Vers l’an 511, les Pictes s’étant alliés des Saxons, assiégerent Aréclute, mais Arthur les battit, & ruina leur pays d’un bout à l’autre.

Depuis l’irruption des Anglois, la Bretagne avoit été partagée entre les Bretons ou Gallois, les Ecossois, les Pictes & les Anglo-Saxons. Les Pictes & les Ecossois habitoient la partie septentrionale de l’île. L’Esca & la Ewede ; & les montagnes qui sont entre ces deux rivieres, les séparoient des Anglo-Saxons. Les Pictes étoient à l’orient, les Ecossois à l’occident. Le mont Gratbain faisoit leur borne commune depuis l’embouchure de la Nysse jusqu’au lac Lomon. Alberneth étoit la capitale des Pictes, & Edimbourg étoit encore à eux. Ils ne se contenterent pas de ces terres, ils attaquerent en 670 Egfrid, roi de tout le Northumberland, qui les battit, & les contraignit de lui céder une partie de leur pays pour avoir la paix.

Peu de tems après ils eurent leur revanche, & s’emparerent d’une province de la Bernicie.

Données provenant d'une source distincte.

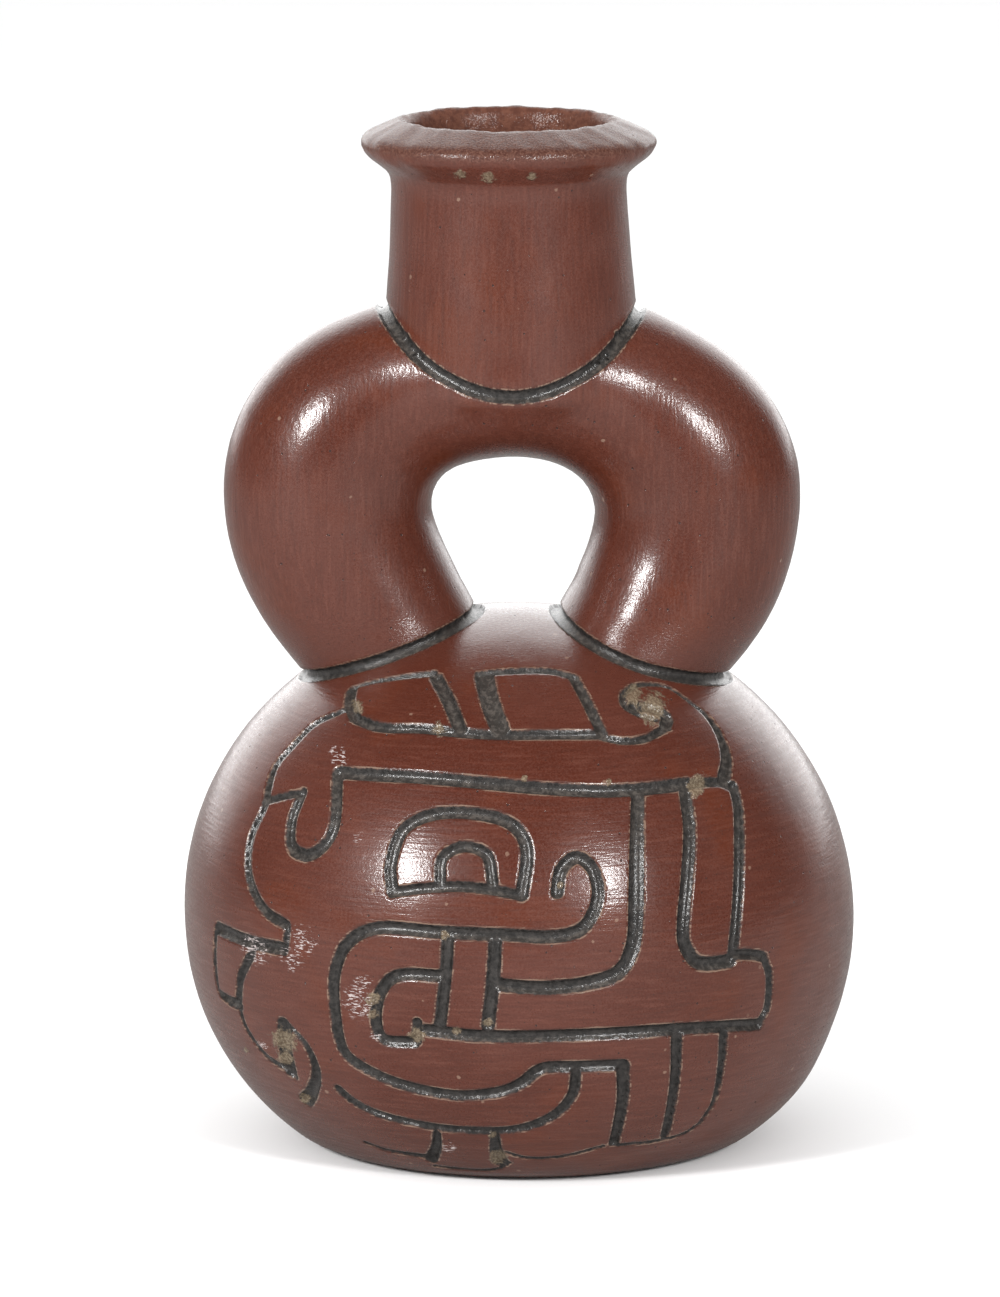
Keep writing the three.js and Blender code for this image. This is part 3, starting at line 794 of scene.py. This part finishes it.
# the flange's top and lip, worn matt and grainy
rim = between(calc("ADD", height_m, calc("MULTIPLY", grit, 0.0022)), 0.2207, 0.2228)
rim_clay = blend(between(fine_grain, 0.38, 0.66), (0.048, 0.014, 0.008, 1), (0.110, 0.050, 0.034, 1))
rim_clay = blend(between(grit, 0.52, 0.30, 0.0, 0.7), rim_clay, (0.045, 0.016, 0.011, 1))
colour = blend(calc("MULTIPLY", rim, 0.8), colour, rim_clay)

# the grooves: grey graphite with paler dust on the banks that face up, and worn lips
edge_mm = calc("ADD", layer("edge"), calc("MULTIPLY", calc("SUBTRACT", grit, 0.5), 0.55))
filled = between(edge_mm, 0.08, -0.22)
graphite = blend(between(grit, 0.35, 0.68), (0.010, 0.0088, 0.0082, 1), (0.029, 0.0255, 0.0235, 1))
streak = between(grit, 0.45, 0.65)
dusty = calc("MULTIPLY", between(facing.outputs["Z"], 0.05, 0.75), between(streak, 0.0, 1.0, 0.35, 1.0))
graphite = blend(calc("MULTIPLY", dusty, 0.6), graphite, (0.086, 0.073, 0.062, 1))
colour = blend(between(edge_mm, 0.75, 0.0, 0.0, 0.35), colour, (0.036, 0.0150, 0.0110, 1))
colour = blend(filled, colour, graphite)
lip = between(calc("ABSOLUTE", calc("SUBTRACT", edge_mm, 0.10)), 0.24, 0.06)
lip = calc("MULTIPLY", lip, between(strokes, 0.44, 0.60))
colour = blend(calc("MULTIPLY", lip, 0.75), colour, (0.175, 0.118, 0.085, 1))

# tan earth left in corners, and pale scuffs
tan = between(calc("ADD", layer("tan"), calc("MULTIPLY", calc("SUBTRACT", grit, 0.5), 1.3)), 0.42, 0.72)
earth = blend(between(fine_grain, 0.4, 0.65), (0.085, 0.058, 0.034, 1), (0.175, 0.138, 0.092, 1))
colour = blend(calc("MULTIPLY", tan, 0.85), colour, earth)
scratches = noise((1.6, 1.6, 0.35), 2.0, 0.75)
pale = between(calc("MULTIPLY", layer("pale"), between(scratches, 0.50, 0.66)), 0.15, 0.5)
colour = blend(calc("MULTIPLY", pale, 0.9), colour, (0.360, 0.310, 0.300, 1))

# inside it is bare, rough clay
bare = blend(between(grit, 0.35, 0.65), (0.070, 0.024, 0.015, 1), (0.110, 0.042, 0.026, 1))
colour = blend(layer("inner"), colour, bare)
links.new(colour, shader.inputs["Base Color"])

rough = calc("ADD", between(strokes, 0.30, 0.70, 0.34, 0.27), between(fine_grain, 0.3, 0.7, -0.05, 0.10))
rough = calc("ADD", rough, between(cloud, 0.35, 0.65, 0.0, 0.06))
rough = calc("ADD", rough, calc("MULTIPLY", filled, 0.08))
rough = calc("ADD", rough, calc("MULTIPLY", rim, 0.28))
rough = calc("ADD", rough, calc("MULTIPLY", calc("MAXIMUM", tan, calc("MAXIMUM", pit, layer("inner"))), 0.40))
links.new(rough, shader.inputs["Roughness"])

relief = calc("MULTIPLY", fine_grain, 0.030)
relief = calc("ADD", relief, calc("MULTIPLY", grit, 0.035))
relief = calc("ADD", relief, calc("MULTIPLY", strokes, 0.055))
relief = calc("SUBTRACT", relief, calc("MULTIPLY", pit, 0.10))
coarse = calc("MAXIMUM", rim, calc("MULTIPLY", filled, 0.6))
relief = calc("ADD", relief, calc("MULTIPLY", calc("MULTIPLY", fine_grain, coarse), 0.10))
relief = calc("ADD", relief, calc("MULTIPLY", tan, 0.12))
bump = nodes.new("ShaderNodeBump")
bump.inputs["Strength"].default_value = 1.0
bump.inputs["Distance"].default_value = 0.001  # relief is in mm
links.new(relief, bump.inputs["Height"])
links.new(bump.outputs["Normal"], shader.inputs["Normal"])
shader.inputs["Specular IOR Level"].default_value = 0.22
shader.inputs["Coat Weight"].default_value = 0.45
shader.inputs["Coat Roughness"].default_value = 0.15
links.new(bump.outputs["Normal"], shader.inputs["Coat Normal"])
mesh.materials.append(clay_look)

# ---- Stage ----

bpy.context.scene.view_settings.view_transform = "Standard"

bpy.ops.mesh.primitive_plane_add(size=12)
ground = bpy.context.object
ground.name = "ground"
paper = bpy.data.materials.new("paper")
paper.use_nodes = True
sheet = paper.node_tree
sheet.nodes["Principled BSDF"].inputs["Roughness"].default_value = 0.9
# it shows dimmer in reflections, as a small sheet of paper in a dark room would
mirror = sheet.nodes.new("ShaderNodeMix")
mirror.data_type = "RGBA"
mirror.inputs["A"].default_value = (0.97, 0.97, 0.97, 1)
mirror.inputs["B"].default_value = (0.38, 0.37, 0.36, 1)
sheet.links.new(sheet.nodes.new("ShaderNodeLightPath").outputs["Is Glossy Ray"], mirror.inputs["Factor"])
sheet.links.new(mirror.outputs["Result"], sheet.nodes["Principled BSDF"].inputs["Base Color"])
ground.data.materials.append(paper)

# a white studio, whose reflection is bright behind and dark in front, where the photographer stands
world = bpy.data.worlds.new("studio")
bpy.context.scene.world = world
world.use_nodes = True
sky = world.node_tree
look = sky.nodes.new("ShaderNodeTexCoord").outputs["Generated"]
toward = sky.nodes.new("ShaderNodeVectorMath")
toward.operation = "DOT_PRODUCT"
sky.links.new(look, toward.inputs[0])
toward.inputs[1].default_value = (0.0, 0.99, 0.12)
glow = sky.nodes.new("ShaderNodeMapRange")
glow.interpolation_type = "SMOOTHSTEP"
for socket, number in zip(list(glow.inputs)[1:5], (0.50, 0.90, 0.05, 3.0)):
    socket.default_value = number
sky.links.new(toward.outputs["Value"], glow.inputs["Value"])
ways = sky.nodes.new("ShaderNodeMix")
ways.inputs["A"].default_value = 0.98
sky.links.new(sky.nodes.new("ShaderNodeLightPath").outputs["Is Glossy Ray"], ways.inputs["Factor"])
sky.links.new(glow.outputs["Result"], ways.inputs["B"])
sky.links.new(ways.outputs["Result"], sky.nodes["Background"].inputs["Strength"])
sky.nodes["Background"].inputs["Color"].default_value = (1, 1, 1, 1)


def softbox(name, place, aim, size, power):
    light = bpy.data.lights.new(name, "AREA")
    light.shape = "RECTANGLE"
    light.size, light.size_y = size
    light.energy = power
    lamp = bpy.data.objects.new(name, light)
    lamp.location = place
    lamp.rotation_euler = (Vector(aim) - Vector(place)).to_track_quat("-Z", "Y").to_euler()
    bpy.context.collection.objects.link(lamp)


softbox("left_box", (-1.10, -1.20, 0.84), (0, 0, 0.12), (0.24, 0.34), 30)
softbox("right_box", (0.85, -1.35, 0.78), (0, 0, 0.12), (0.17, 0.30), 20)

camera = bpy.data.cameras.new("camera")
camera.sensor_width = 36
camera.lens = 245.4
eye = bpy.data.objects.new("camera", camera)
eye.location = (-0.00379, -1.915, 0.456)
eye.rotation_euler = (Vector((-0.00419, 0, 0.1088)) - eye.location).to_track_quat("-Z", "Y").to_euler()
bpy.context.collection.objects.link(eye)
bpy.context.scene.camera = eye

Enfin, dans l’année 840, ayant perdu deux grandes batailles contre Kneth roi d’Ecosse, le vaiqueur qui vouloit vanger la mort de son pere, qu’ils avoient tué, & dont ils avoient traité le corps avec indignité, agit envers eux de la maniere la plus inhumaine. Il les extermina tellement que depuis lors il n’est plus resté que la mémoire de cette nation belliqueuse, qui avoit fleuri si long-tems dans la grande Bretagne ; & c’est par la destruction des Pictes que Kneth est regardé par les Ecossois comme un des principaux fondateurs de leur monarchie.

Au reste, l’origine des Pictes, ainsi que celle de leur nom, est entierement inconnue. On ne voit dans l’histoire romaine des deux premiers siecles, que le nom de Calédoniens, & jamais celui de Pictes, ni celui des Scots. Tacite qui connoissoit bien la grande Breragne, par les voyages & par les conquêtes de son beau-pere Agricola, dont il a écrit la vie, ne parle que des Calédoniens, qu’il met au rang des Bretons.

Résumons. De tout ce qui précede, on voit que les Pictes furent un peuple qui du tems des Romains habitoit la partie orientale de l’ile de la Grande-Bretagne vers le nord, c’est-à-dire dans le royaume d’Ecosse ; qu’on croit qu’ils étoient un peuple différent des anciens Bretons, & que Bede pense qu’ils étoient venus de Scythie ; par où il a peut-être voulu désigner la Norwege conquise par les Scythes sous la conduite d’Odin ; que leur nom vint, dit-on, de Picti, que les Romains leur avoient donné parce qu’ils étoient dans l’usage de se peindre ; & qu’ils furent subjugués par l’empereur Julien, par Théodose & par Constantin.

Pictes, Murailles des, (Géog. anc. & antiq.) c’est un monument des Romains. Lorsqu’ils s’établirent en Angleterre par la force des armes, ils se trouvoient continuellement harcelés par les Pictes, du côté de l’Ecosse. Pour arrêter leurs courses, Adrien éleva une muraille de plâtre qui tenoit depuis l’Océan germanique jusqu’à la mer d’Irlande, l’espace de 27 lieues de France, & la fortifia par des palissades en l’an 123. L’empereur Sévere la fit faire de pierre avec des tours de mille en mille, où il y avoit garnison. Les Pictes néanmoins s’ouvrirent un passage plusieurs fois en abattant cette muraille. Enfin Aëtius, général romain, la rebâtit de brique l’an 430 ; mais les Pictes ne furent pas long-tems à la renverser. Elle avoit 8 piés d’épaisseur, & 12 de haut. On en voit aujourd’hui des traces en divers endroits des provinces de Cumberland & de Northumberland. (D. J.)